### WORK TO COMPLETE
Quote exactly and only this range of lines in the data below: the line that holds "zip(*points))), Vector(map(max, zip(*points)))" to the line that holds "bpy.context.view_layer.update()", both included.

### SUPPLIED DATA
/---

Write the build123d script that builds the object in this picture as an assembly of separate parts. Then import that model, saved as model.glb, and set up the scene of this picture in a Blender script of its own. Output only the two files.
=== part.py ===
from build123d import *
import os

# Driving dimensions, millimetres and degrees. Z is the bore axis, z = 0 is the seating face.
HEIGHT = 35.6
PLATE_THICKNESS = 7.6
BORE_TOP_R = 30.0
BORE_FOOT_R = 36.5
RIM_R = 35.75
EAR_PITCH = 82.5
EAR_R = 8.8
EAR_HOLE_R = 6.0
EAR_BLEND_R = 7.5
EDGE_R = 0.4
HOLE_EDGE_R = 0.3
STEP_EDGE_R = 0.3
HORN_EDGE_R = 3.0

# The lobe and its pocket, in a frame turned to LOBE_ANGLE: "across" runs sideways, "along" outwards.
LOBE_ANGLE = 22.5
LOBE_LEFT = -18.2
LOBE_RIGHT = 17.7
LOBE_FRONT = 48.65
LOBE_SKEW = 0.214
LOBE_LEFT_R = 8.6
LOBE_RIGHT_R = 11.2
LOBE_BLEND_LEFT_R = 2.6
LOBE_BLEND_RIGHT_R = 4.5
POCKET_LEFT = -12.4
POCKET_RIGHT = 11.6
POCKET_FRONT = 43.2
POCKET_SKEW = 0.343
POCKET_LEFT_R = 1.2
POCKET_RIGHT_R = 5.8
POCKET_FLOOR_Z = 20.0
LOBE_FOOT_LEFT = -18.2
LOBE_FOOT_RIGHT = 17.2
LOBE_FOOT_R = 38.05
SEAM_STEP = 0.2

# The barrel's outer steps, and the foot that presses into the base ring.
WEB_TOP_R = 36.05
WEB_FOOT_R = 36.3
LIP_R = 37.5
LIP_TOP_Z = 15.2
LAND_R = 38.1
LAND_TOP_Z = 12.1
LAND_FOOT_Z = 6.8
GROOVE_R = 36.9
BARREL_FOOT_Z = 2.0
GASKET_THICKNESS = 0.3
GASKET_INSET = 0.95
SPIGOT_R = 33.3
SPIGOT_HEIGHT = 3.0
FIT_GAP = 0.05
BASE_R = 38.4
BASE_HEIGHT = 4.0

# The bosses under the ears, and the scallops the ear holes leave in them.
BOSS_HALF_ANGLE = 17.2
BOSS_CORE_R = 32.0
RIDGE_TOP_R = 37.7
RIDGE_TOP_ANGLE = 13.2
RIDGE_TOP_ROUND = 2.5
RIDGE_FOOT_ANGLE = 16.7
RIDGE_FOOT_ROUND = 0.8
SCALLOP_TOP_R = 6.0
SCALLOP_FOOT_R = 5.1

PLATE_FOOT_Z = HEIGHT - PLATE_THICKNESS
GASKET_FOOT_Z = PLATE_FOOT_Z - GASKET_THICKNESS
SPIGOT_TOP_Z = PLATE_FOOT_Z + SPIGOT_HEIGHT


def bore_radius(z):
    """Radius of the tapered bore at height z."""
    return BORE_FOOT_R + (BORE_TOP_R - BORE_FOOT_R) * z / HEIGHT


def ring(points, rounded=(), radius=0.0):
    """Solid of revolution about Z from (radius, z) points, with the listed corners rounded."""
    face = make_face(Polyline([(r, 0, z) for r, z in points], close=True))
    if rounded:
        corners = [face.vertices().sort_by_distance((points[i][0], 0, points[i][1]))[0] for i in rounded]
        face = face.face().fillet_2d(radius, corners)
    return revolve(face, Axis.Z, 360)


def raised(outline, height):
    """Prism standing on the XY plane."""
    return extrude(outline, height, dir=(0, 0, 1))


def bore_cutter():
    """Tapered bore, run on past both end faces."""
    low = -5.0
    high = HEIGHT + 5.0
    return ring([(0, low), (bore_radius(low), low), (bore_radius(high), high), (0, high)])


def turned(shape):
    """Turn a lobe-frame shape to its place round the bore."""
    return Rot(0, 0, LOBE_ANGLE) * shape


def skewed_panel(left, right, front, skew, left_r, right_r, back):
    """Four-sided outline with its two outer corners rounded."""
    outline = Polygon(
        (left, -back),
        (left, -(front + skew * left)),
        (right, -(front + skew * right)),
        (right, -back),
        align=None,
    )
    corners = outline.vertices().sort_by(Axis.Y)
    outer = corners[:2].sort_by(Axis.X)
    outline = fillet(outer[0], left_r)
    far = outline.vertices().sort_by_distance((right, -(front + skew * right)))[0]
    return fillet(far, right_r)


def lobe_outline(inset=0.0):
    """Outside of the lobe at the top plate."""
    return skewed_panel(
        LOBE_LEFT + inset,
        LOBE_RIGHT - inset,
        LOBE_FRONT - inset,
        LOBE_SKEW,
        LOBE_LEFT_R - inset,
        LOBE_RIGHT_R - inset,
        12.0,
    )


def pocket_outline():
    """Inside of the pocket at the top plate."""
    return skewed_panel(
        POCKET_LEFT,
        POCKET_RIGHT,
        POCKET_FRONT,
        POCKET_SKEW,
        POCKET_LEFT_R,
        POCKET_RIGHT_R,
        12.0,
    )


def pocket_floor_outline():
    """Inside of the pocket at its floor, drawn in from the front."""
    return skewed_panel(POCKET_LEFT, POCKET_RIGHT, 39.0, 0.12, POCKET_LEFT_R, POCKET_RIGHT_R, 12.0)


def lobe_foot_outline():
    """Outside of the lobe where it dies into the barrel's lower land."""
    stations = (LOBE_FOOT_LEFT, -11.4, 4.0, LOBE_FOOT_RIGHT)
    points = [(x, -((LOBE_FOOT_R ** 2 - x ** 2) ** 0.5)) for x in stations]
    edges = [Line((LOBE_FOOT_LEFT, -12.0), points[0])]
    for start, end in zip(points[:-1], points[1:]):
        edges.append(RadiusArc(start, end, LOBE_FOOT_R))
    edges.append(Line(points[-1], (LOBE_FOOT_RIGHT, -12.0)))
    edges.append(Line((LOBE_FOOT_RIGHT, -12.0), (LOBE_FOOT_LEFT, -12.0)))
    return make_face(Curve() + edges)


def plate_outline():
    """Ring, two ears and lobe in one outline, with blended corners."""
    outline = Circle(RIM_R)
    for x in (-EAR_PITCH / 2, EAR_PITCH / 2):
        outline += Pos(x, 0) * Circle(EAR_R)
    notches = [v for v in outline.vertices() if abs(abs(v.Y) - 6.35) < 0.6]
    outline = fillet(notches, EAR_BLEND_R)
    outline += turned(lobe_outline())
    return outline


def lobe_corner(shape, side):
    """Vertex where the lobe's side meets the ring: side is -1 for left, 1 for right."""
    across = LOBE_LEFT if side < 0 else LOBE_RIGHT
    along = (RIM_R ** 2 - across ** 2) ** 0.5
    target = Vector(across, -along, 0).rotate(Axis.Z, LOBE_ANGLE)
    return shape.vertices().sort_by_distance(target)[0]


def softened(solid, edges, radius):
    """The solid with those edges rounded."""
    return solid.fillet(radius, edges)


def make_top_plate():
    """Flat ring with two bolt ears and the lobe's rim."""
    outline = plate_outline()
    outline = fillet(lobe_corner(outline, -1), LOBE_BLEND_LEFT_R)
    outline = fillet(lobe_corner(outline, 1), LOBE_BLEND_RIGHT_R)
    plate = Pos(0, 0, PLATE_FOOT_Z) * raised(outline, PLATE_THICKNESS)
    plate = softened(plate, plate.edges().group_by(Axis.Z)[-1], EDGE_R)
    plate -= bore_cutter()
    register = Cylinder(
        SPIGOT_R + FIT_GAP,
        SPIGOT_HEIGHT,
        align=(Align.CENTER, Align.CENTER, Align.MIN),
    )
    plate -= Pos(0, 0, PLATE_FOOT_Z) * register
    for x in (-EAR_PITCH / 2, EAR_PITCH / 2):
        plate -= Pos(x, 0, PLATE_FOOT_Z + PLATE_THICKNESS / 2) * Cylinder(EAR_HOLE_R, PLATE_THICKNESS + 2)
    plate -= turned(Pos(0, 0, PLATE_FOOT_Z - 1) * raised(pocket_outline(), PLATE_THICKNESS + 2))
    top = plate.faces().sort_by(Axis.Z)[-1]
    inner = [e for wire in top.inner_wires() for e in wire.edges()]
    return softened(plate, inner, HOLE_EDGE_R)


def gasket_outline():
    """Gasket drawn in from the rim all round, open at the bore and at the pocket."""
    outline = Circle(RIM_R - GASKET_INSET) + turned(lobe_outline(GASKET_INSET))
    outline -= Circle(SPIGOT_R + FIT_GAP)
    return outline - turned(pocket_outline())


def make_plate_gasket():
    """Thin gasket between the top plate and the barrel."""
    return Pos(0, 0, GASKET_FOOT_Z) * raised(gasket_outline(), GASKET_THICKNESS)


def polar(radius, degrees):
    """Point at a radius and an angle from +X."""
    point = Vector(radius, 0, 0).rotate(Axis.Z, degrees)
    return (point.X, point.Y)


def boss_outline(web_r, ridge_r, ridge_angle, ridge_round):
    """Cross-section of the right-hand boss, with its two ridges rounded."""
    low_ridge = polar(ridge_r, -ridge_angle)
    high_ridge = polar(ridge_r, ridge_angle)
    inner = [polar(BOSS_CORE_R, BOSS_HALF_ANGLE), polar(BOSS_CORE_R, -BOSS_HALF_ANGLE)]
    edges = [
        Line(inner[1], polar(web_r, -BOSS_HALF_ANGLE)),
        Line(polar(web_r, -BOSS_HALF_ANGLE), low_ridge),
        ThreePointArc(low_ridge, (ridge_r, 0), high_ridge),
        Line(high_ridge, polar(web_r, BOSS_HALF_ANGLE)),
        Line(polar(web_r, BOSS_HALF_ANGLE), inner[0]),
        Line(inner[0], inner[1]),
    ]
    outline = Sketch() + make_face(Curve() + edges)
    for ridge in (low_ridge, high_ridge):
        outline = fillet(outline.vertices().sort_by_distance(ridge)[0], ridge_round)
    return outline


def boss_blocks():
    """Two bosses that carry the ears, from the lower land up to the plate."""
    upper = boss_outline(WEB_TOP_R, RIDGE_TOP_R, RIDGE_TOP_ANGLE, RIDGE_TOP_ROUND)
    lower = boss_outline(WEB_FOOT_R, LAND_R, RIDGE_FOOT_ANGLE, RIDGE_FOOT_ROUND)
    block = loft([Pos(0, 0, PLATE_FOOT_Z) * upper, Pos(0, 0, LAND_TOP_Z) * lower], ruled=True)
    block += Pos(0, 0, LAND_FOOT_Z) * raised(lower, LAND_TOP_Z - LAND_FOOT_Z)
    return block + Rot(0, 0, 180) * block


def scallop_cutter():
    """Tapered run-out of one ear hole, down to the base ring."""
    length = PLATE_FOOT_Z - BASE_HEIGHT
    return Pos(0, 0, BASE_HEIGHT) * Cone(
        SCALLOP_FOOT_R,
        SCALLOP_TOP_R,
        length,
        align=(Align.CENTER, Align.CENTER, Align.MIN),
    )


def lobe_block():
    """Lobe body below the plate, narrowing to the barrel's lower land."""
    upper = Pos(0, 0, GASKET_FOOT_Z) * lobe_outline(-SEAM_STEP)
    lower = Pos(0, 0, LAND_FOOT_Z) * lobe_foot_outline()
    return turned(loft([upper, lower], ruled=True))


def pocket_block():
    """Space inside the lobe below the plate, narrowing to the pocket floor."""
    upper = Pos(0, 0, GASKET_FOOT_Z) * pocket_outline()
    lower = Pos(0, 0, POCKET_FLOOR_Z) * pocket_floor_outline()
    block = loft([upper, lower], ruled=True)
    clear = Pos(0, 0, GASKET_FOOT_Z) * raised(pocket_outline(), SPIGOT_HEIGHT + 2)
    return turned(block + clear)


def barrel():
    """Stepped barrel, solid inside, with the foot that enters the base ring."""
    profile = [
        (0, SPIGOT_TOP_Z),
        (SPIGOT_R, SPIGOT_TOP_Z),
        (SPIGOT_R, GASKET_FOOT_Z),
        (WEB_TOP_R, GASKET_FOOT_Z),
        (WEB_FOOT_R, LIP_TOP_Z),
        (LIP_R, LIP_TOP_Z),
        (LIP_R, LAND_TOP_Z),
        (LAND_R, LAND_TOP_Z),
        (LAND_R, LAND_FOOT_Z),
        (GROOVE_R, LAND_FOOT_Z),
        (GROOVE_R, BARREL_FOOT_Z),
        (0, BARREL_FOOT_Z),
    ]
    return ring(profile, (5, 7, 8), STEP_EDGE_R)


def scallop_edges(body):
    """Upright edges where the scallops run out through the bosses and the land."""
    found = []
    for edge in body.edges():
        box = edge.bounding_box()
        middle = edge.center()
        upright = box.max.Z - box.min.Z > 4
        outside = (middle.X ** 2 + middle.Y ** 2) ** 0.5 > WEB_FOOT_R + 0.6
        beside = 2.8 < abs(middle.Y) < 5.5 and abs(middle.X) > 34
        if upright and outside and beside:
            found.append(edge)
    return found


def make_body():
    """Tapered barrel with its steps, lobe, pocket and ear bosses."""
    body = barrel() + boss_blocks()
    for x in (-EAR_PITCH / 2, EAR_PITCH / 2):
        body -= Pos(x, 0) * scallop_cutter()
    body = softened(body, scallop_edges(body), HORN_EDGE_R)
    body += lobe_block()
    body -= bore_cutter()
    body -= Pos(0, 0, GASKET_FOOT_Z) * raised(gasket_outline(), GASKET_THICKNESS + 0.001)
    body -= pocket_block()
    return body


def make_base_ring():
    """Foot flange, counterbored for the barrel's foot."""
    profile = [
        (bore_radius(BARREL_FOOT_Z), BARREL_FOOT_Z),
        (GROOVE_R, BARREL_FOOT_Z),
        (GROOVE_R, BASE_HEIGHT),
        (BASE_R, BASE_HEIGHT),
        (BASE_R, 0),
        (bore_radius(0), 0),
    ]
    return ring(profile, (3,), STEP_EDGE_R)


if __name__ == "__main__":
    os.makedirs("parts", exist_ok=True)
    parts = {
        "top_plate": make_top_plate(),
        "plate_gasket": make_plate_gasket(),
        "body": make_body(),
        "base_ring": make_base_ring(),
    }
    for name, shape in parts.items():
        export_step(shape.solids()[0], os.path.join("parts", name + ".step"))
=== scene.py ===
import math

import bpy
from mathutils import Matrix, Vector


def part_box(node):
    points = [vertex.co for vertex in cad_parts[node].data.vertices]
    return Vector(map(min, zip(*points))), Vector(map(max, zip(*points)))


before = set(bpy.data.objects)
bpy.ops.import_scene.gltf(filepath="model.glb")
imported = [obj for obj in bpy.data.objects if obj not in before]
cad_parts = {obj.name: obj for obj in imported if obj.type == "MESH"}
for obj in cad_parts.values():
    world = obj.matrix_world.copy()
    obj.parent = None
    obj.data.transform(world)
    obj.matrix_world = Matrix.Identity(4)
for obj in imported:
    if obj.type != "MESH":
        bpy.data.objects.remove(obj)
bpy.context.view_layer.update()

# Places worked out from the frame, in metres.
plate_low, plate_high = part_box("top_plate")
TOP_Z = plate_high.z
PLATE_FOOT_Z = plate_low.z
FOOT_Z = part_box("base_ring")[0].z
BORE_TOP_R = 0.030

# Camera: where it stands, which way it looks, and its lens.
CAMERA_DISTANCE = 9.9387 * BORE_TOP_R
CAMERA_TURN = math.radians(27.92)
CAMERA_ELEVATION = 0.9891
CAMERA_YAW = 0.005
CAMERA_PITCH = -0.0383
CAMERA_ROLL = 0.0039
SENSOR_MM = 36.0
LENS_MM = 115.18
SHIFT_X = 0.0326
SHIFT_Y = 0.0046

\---

### RESPONSE BELOW
    return Vector(map(min, zip(*points))), Vector(map(max, zip(*points)))


before = set(bpy.data.objects)
bpy.ops.import_scene.gltf(filepath="model.glb")
imported = [obj for obj in bpy.data.objects if obj not in before]
cad_parts = {obj.name: obj for obj in imported if obj.type == "MESH"}
for obj in cad_parts.values():
    world = obj.matrix_world.copy()
    obj.parent = None
    obj.data.transform(world)
    obj.matrix_world = Matrix.Identity(4)
for obj in imported:
    if obj.type != "MESH":
        bpy.data.objects.remove(obj)
bpy.context.view_layer.update()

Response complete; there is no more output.